Legend has it that around 278 BC, a Chinese patriot-poet named Qu Yuan (340-278 BC), who advocated reforms in his home state of Chu, was banished after criticizing the emperor and his government.  While in exile, he heard that his former state was conquered by a neighboring state.  He was said to have wandered along the banks of the Mi Lo River, and was never seen again.

Along the river, fishermen hurried out their boats to rescue him, but they could find no sign of him.  Superstition set in, as the people, fearing that the fish in the river would devour Qu Yuan’s body, made rice dumplings wrapped in bamboo leaves and dropped them into the river so the fish would eat the dumplings instead.  The fishermen also tried to scare away the fish, as well as the hungry spirits, by beating loudly on their drums and splashing the water with their paddles.

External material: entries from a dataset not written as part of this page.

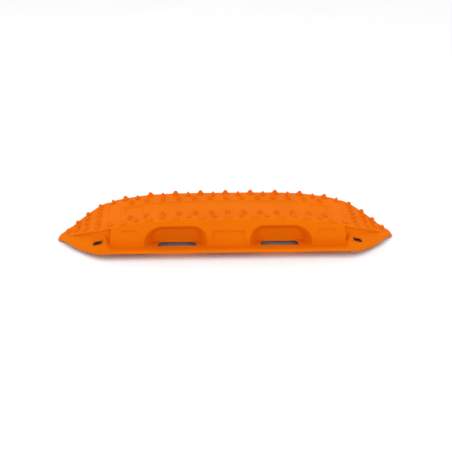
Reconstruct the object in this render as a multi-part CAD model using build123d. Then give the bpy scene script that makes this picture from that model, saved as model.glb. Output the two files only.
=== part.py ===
"""Vehicle traction board: moulded ramp-ended shell with screw-fixed traction studs.

Origin at the centre of the underside: X along the board, Y across it, Z up.
The keel ribs and the two nose tips touch Z = 0.
"""
import math
import os

from build123d import *

# ---- driving dimensions, mm ----
LENGTH = 1060.0          # nose tip to nose tip
WIDTH = 306.0            # across the grip rails
DECK_Z = 109.0           # deck height at mid length
CROWN_DROP = 34.0        # how far the deck falls from mid length to CROWN_X
CROWN_X = 380.0
CROWN_POWER = 4.0
RAMP_X = 386.0           # deck ends and ramp begins
RAIL_Z = 18.0            # underside of the grip rail
RAIL_T = 8.0             # thickness of the grip rail
RAIL_W = 34.0            # rail width outside the side wall
LIP_STEP = 4.0           # lower lip standing out past the rail top
TAPER_X = 366.0          # rail starts to curve in towards the nose
NOSE_T = 6.0             # thickness of the nose sheet
WALL = 5.0               # side wall and ramp thickness
DECK_T = 6.0             # deck thickness
DRAFT = 6.0              # side wall draft, degrees
CORNER_X = 364.0         # end of the full width deck block
RAMP_LIP = 8.0           # the ramp sheet stands out this far past the ramp wall
RAMP_LIP_T = 4.0         # thickness of that lip
RAMP_HALF_W = 114.0      # half width of the ramp where it leaves the deck
SHOULDER_RISE = 33.0     # end shoulder climbs this much from rail to ramp
EDGE_R = 3.0             # rounding of the deck block's vertical corners

# hand pockets, one pair on each long side
POCKET_INNER_X = 67.0
POCKET_OUTER_X = 256.0
POCKET_TOP_Z = 90.0
POCKET_MOUTH_Y = 112.0
POCKET_BACK_Y = 79.0
POCKET_TAPER = 36.0     # slant of the pocket ends, degrees
POCKET_WALL = 4.0
SLOT_INNER_X = 99.0
SLOT_OUTER_X = 215.0
SLOT_NEAR_Y = 116.0
SLOT_FAR_Y = 82.0
SLOT_SHEET = 4.0         # sheet thickness round the hand slots
SLOT_CHAMFER = 9.0

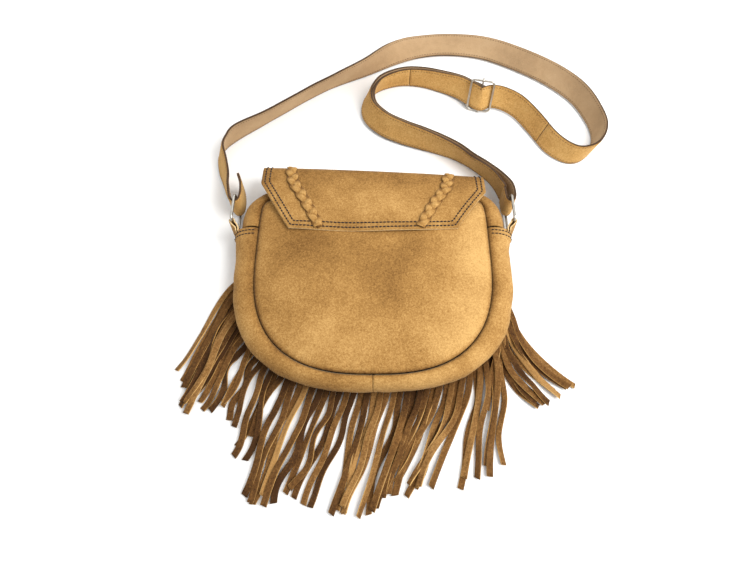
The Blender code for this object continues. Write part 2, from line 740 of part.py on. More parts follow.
def main():
    """Clears the scene and builds the bag."""
    for old in list(bpy.data.objects):
        bpy.data.objects.remove(old)
    materials = {
        "suede": make_material("suede", (0.46, 0.28, 0.09), 0.95),
        "backing": make_material("backing", (0.5, 0.34, 0.19), 0.9),
        "lining": make_material("lining", (0.015, 0.014, 0.013), 0.8),
        "tape": make_material("tape", (0.012, 0.012, 0.012), 0.7),
        "metal": make_material("metal", (0.62, 0.59, 0.53), 0.3, 1.0),
        "dark_metal": make_material("dark_metal", (0.25, 0.22, 0.18), 0.35, 1.0),
    }
    build_panels(materials)
    build_gussets(materials)
    build_zip(materials)
    build_lining(materials)
    build_flap(materials)
    build_fringe(materials)
    for name, side in (("left", -1), ("right", 1)):
        build_ring("ring_" + name, side, materials)
        build_tab("tab_" + name, side, materials)
    build_strap(materials)
    build_slider(materials)
    build_snap(materials)


main()
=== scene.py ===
"""Looks of the fringed suede bag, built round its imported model.

The bag lies on its front: +Z is out of the back panel, +Y runs from the bottom to the
flap's fold. Shapes are worked out in millimetres and stored in metres.
"""

import logging
import math
import random
from collections.abc import Callable, Sequence
from dataclasses import dataclass, field
from enum import Enum

import bmesh
import bpy
from mathutils import Matrix, Vector, noise


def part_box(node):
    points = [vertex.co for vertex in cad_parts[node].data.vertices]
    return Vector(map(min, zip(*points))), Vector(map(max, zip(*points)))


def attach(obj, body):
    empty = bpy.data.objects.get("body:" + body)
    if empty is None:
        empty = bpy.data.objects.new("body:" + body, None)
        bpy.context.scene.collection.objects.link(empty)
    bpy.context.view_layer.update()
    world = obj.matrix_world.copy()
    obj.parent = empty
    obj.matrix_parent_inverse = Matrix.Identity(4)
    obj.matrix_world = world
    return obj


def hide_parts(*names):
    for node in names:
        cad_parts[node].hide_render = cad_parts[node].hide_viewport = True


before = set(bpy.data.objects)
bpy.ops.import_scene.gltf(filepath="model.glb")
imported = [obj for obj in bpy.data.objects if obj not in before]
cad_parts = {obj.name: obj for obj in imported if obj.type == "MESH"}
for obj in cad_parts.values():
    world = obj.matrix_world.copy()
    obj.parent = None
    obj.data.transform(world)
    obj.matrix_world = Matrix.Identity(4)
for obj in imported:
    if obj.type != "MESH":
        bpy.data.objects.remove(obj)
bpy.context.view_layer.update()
LOG = logging.getLogger("suede_bag")
MM = 0.001
# The vertex attribute into which each piece paints light and shade, with some random tone; the
# suede finishes add it to their colour.
SHADE = "shade"
Place = Callable[[float, float], Vector]


class Slot(Enum):
    """The record's material slots."""

    SUEDE = "suede"
    FRINGE = "fringe_suede"
    BRAID = "braid_suede"
    STRAP = "strap_suede"
    BACKING = "strap_backing"
    LINING = "lining"
    ZIP = "zip"
    NICKEL = "nickel"
    DARK_METAL = "dark_metal"


class Body(Enum):
    """The bodies that pieces ride on."""

    BAG = "bag"
    RING_LEFT = "ring_left"
    RING_RIGHT = "ring_right"
    ZIP_SLIDER = "zip_slider"
    ZIP_PULL = "zip_pull"


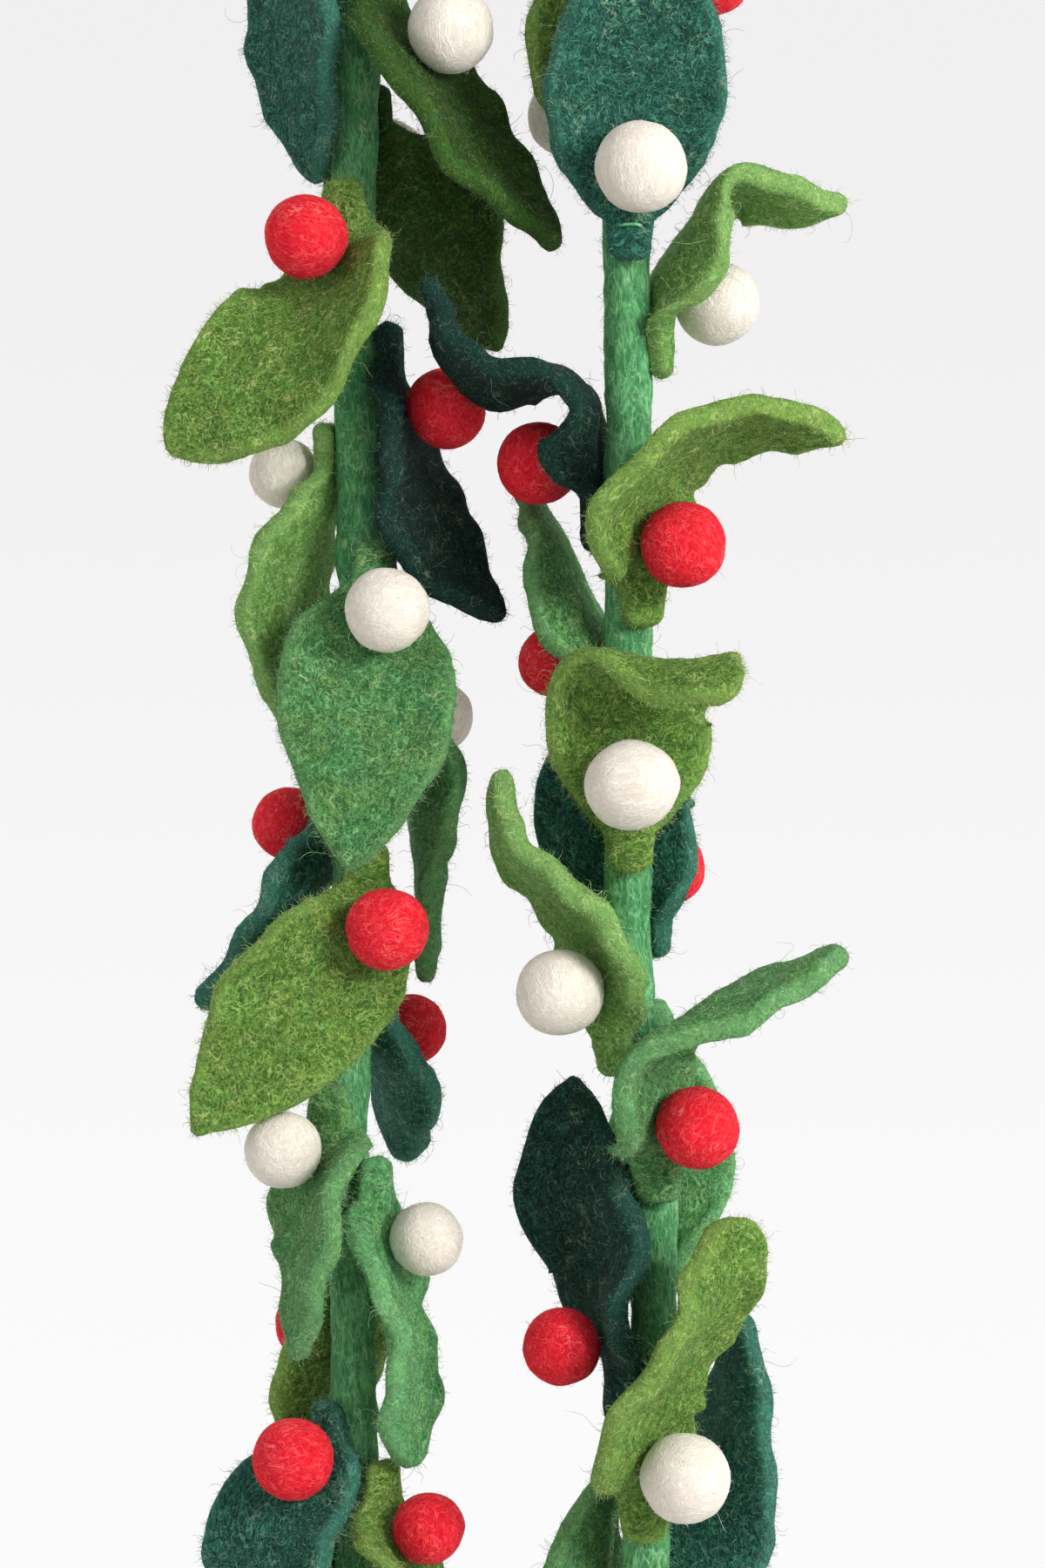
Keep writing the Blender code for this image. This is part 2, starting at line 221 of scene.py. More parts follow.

Traditionally held on the fifth day of the fifth month of the fifth moon on the lunar calendar (late May to mid June on the solar calendar) people living in South China made it an annual event to race boats to commemorate the day when people rushed out to the river to rescue Qu Yuan, as well as to celebrate Qu Yuan’s life.  Later, the boats were decorated with the Chinese symbol for many of the good things in life – the dragon – on the bows, so that they were later called dragon boats, thus dragon boat racing.

However, the event has long ceased to memorialize the nobleness of the Chinese patriot-poet Qu Yuan, as much as for the boat people to compete against each other.

The more modern version of the sport now includes the using of up to 11.66-meter boat (Hong Kong model) by a 22-crew team as they race to the finish line, though there are other events aside from the standards (22-crew and 12-crew competitions), with some boats smaller, such as the Singaporean and Chinese models, and can only hold a few paddlers.  Advances in technology has also changed the face of the sport, with some paddlers elsewhere in the world (such as in competitions in Asia-Pacific nations) veering away from the traditional wood in the making of the boat, to use more lightweight materials like fiberglass.